---------- Data ----------

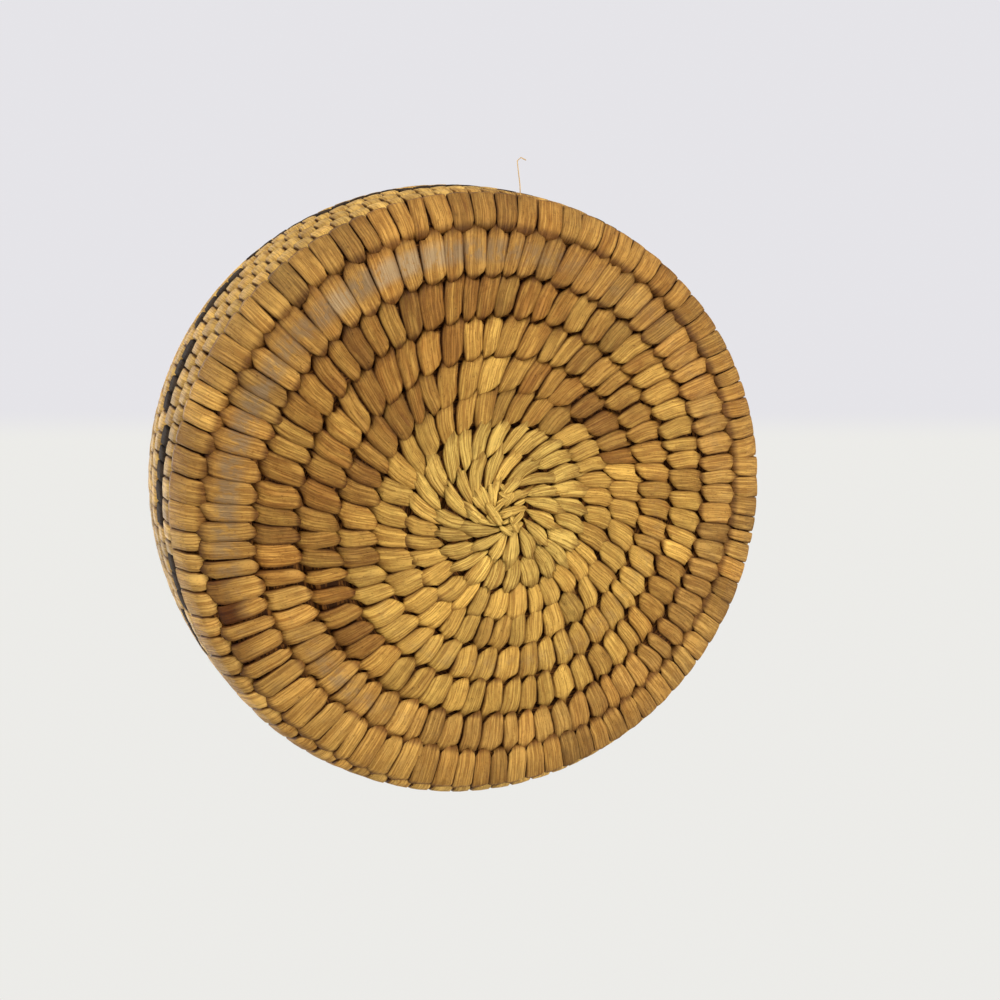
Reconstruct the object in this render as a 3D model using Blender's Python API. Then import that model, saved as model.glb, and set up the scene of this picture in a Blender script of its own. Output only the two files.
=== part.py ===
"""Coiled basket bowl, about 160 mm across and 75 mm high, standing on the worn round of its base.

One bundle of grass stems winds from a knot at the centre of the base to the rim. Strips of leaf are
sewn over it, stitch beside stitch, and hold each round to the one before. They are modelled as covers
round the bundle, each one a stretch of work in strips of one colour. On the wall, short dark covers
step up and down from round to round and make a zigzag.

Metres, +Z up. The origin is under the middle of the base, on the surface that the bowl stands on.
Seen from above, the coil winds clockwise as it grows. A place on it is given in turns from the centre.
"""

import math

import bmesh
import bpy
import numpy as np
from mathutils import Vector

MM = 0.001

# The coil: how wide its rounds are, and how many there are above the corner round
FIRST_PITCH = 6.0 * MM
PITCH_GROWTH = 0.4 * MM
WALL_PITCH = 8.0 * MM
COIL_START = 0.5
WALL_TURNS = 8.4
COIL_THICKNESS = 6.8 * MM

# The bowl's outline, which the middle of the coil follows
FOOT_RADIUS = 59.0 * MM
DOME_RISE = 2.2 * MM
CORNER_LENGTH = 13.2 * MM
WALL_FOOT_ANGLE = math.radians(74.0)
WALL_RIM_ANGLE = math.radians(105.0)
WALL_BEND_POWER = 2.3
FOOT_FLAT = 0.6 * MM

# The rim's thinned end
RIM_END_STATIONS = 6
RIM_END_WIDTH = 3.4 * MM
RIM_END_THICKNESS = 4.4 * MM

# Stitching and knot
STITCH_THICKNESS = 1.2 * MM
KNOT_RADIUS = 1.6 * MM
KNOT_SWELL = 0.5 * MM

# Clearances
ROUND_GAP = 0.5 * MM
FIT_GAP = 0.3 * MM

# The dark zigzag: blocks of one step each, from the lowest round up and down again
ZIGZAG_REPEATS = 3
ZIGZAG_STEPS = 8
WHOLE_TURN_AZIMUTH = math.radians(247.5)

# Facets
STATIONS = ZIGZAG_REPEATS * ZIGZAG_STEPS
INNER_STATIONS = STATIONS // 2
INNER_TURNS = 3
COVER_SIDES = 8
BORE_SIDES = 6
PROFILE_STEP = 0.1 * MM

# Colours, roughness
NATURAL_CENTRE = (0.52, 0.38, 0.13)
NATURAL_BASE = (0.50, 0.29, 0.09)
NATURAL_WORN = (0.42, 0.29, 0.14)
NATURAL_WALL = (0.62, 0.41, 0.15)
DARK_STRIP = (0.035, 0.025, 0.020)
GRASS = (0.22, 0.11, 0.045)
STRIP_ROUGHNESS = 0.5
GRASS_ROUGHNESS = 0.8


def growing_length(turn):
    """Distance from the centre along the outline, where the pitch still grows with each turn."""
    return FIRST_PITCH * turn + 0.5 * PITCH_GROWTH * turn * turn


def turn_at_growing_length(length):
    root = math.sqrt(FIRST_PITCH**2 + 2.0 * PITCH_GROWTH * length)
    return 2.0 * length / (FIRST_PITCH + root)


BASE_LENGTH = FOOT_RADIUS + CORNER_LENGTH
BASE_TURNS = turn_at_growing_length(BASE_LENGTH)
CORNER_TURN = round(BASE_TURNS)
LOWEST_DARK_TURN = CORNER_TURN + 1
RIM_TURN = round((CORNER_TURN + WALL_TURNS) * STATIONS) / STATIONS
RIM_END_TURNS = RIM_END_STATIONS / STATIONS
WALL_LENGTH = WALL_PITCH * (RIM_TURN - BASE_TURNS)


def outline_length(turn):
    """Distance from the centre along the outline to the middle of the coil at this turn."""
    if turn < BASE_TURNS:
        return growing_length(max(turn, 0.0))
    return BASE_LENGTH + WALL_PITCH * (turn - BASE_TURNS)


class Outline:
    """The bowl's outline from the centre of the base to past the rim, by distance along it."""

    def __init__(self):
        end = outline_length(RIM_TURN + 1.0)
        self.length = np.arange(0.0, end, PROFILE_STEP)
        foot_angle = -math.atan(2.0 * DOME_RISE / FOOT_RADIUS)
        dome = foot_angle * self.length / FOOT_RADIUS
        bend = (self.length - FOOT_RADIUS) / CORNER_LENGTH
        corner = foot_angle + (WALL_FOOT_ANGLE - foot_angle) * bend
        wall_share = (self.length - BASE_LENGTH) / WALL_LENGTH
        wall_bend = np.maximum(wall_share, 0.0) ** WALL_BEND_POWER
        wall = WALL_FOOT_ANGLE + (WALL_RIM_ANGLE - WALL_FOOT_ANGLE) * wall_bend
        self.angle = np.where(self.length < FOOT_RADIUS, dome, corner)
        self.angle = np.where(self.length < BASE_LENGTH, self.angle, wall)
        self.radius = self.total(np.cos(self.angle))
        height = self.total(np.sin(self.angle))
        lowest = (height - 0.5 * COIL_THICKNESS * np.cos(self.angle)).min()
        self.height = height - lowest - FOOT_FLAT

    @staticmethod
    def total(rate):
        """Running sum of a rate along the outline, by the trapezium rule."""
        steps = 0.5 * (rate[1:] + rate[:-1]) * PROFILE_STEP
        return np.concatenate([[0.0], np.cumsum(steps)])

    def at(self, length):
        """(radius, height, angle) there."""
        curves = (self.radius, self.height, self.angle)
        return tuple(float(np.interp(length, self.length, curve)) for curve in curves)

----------

* [Stated problem] Extract exactly the leading lines of the data, stopping at and including the line with "COIL_THICKNESS = 6.8 * MM".

* [Completed task]
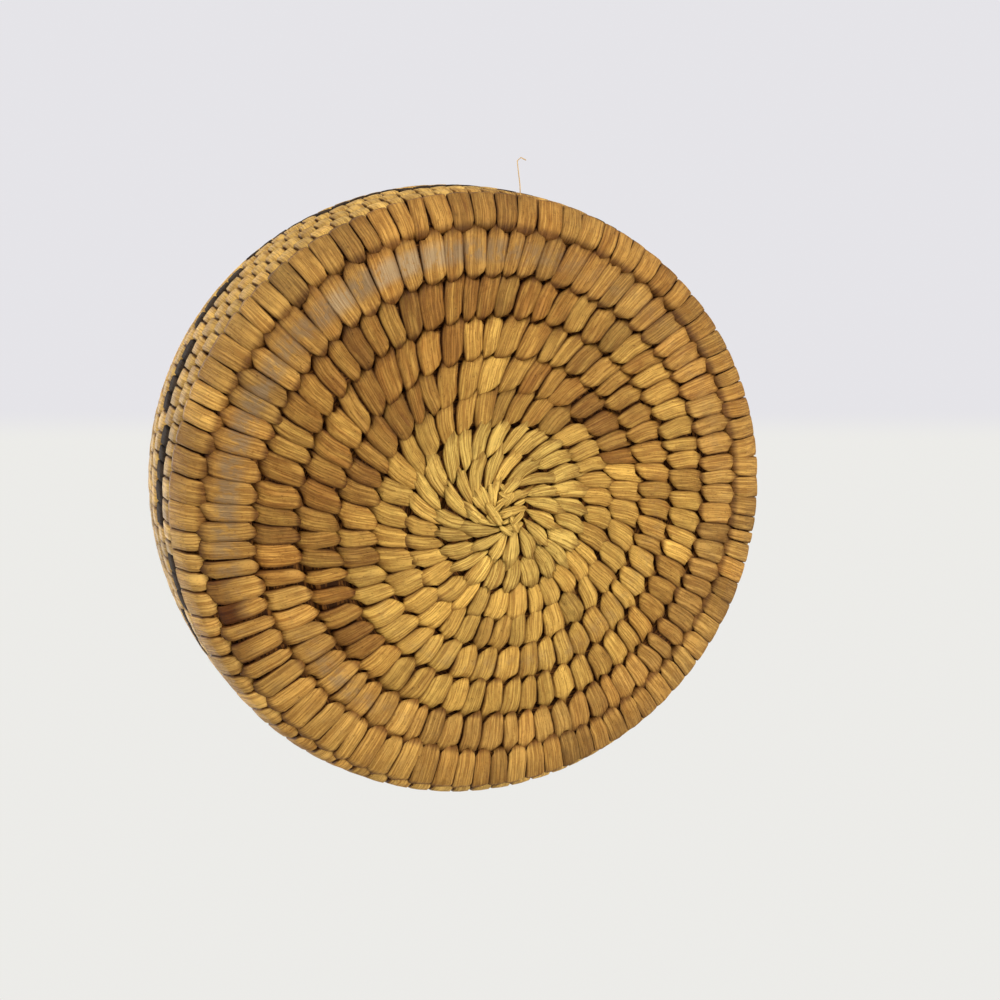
Reconstruct the object in this render as a 3D model using Blender's Python API. Then import that model, saved as model.glb, and set up the scene of this picture in a Blender script of its own. Output only the two files.
=== part.py ===
"""Coiled basket bowl, about 160 mm across and 75 mm high, standing on the worn round of its base.

One bundle of grass stems winds from a knot at the centre of the base to the rim. Strips of leaf are
sewn over it, stitch beside stitch, and hold each round to the one before. They are modelled as covers
round the bundle, each one a stretch of work in strips of one colour. On the wall, short dark covers
step up and down from round to round and make a zigzag.

Metres, +Z up. The origin is under the middle of the base, on the surface that the bowl stands on.
Seen from above, the coil winds clockwise as it grows. A place on it is given in turns from the centre.
"""

import math

import bmesh
import bpy
import numpy as np
from mathutils import Vector

MM = 0.001

# The coil: how wide its rounds are, and how many there are above the corner round
FIRST_PITCH = 6.0 * MM
PITCH_GROWTH = 0.4 * MM
WALL_PITCH = 8.0 * MM
COIL_START = 0.5
WALL_TURNS = 8.4
COIL_THICKNESS = 6.8 * MM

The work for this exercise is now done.